What the exercise asks: Find the lines holding "joints" and copy them.
— Begin —
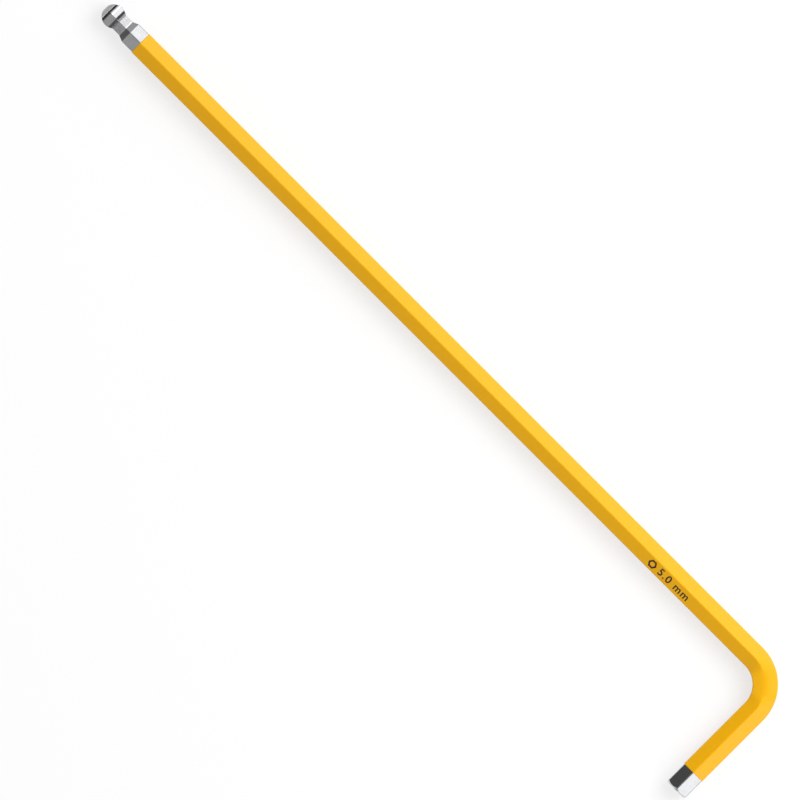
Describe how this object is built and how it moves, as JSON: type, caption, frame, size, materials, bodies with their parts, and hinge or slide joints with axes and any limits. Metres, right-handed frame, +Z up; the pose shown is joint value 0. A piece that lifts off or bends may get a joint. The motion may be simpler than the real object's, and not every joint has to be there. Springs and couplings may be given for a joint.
{
  "type": "hex key",
  "caption": "Long-arm hex key bent from hexagonal bar, with a ball end, a short straight end and a yellow powder-coated grip between bare tips.",
  "frame": {"origin": "middle of the box round the key in X and Y, at the level of the surface it lies on", "axes": "+X along the long arm from the ball towards the elbow, +Y from the short arm's end face towards the long arm, +Z up, square to the plane of the bend"},
  "size_m": [0.197, 0.033, 0.0058],
  "materials": {
    "bare_metal": "hard-plated tool steel, bright, with fine grinding marks",
    "powder_coat": "melon-yellow powder coat, satin gloss with a fine orange-peel texture"
  },
  "bodies": {
    "root": {"key_bar": "bare_metal", "coat": "powder_coat"}
  },
  "joints": []
}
— End —
Expected output:
Describe how this object is built and how it moves, as JSON: type, caption, frame, size, materials, bodies with their parts, and hinge or slide joints with axes and any limits. Metres, right-handed frame, +Z up; the pose shown is joint value 0. A piece that lifts off or bends may get a joint. The motion may be simpler than the real object's, and not every joint has to be there. Springs and couplings may be given for a joint.
  "joints": []